Spot Forex is an Over-The-Counter market, meaning there is no centralized exchange. That makes it much more challenging to use CVD accurately, as the volume data can vary across brokers. I recommend using CVD only with the largest brokers, or, better yet, using CVD with currency futures rather than Spot Forex.

Bottom Line

Cumulative Volume Delta (CVD) shows the running total of the net difference between the volume of market orders hitting the bid versus the ask. CVD displays the buying or selling pressure behind a price move. A positive or upward CVD bar means more volume hit the bid compared to the ask in that period, and a downward CVD bar means less volume hit the bid compared to the ask in that period.

CVD displays the buying or selling pressure behind a price move.

CVD can be used to confirm a trend, i.e., when it’s moving in the same direction as the price. I find it is more powerful when it diverges from a trend, because it can tell me something that the price alone cannot.

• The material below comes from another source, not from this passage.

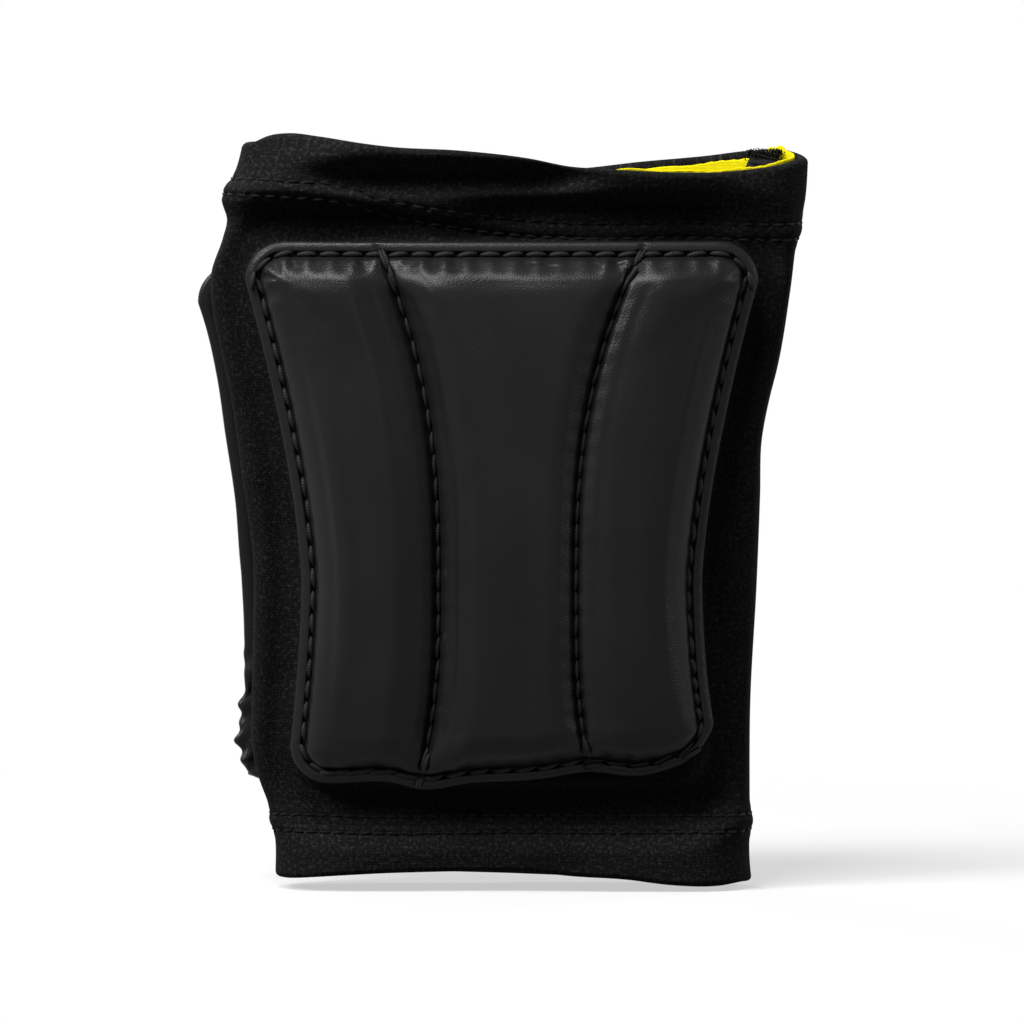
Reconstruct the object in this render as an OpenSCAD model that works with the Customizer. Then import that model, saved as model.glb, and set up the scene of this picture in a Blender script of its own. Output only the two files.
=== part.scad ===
// Pull-on wrist guard: a tapering elastic sleeve with a padded shield on its front and on its back.
// Millimetres. The sleeve stands on its wrist end at z = 0. The forearm end is up (+Z) and the
// front pad faces -Y. The origin is at the middle of the underside of the whole guard's box.

/* [Sleeve] */
// Height of the whole sleeve, with both end bands
sleeve_h = 136; // [110:1:170]
// Flat width at the forearm end
top_w = 104; // [96:1:126]
// Flat width of the sleeve's slim lower half
mid_w = 90; // [80:1:94]
// Flat width at the wrist end
bottom_w = 86; // [76:1:92]
// Free depth inside the sleeve as it stands at rest
inner_gap = 14; // [9:0.5:24]
// Outer radius of the soft folds at the left and right sides
side_r = 7; // [5:0.5:8]
// Height at which the sleeve starts to widen
taper_start = 60; // [50:1:70]
// Height at which the sleeve has reached its full width
taper_end = 112; // [95:1:112]

/* [Laminate] */
// Thickness of the outer knit
knit_t = 0.5; // [0.4:0.1:0.8]
// Thickness of the foam core
core_t = 1.8; // [1.2:0.1:2.5]
// Thickness of the lining
lining_t = 0.5; // [0.4:0.1:0.8]
// Clearance between two layers that are bonded
bond_gap = 0.05; // [0.02:0.01:0.1]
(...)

Additionally, absorption candles (a large CVD bar with a small price move) or trap candles (a large CVD bar followed by a price reversal) provide information to a trader that cannot easily be seen from the price alone.

Always use CVD in context with the market conditions. Factor in the overall trend, any other candlestick setups, support and resistance, and the higher timeframe.

FAQs

Which platforms have Cumulative Volume Delta?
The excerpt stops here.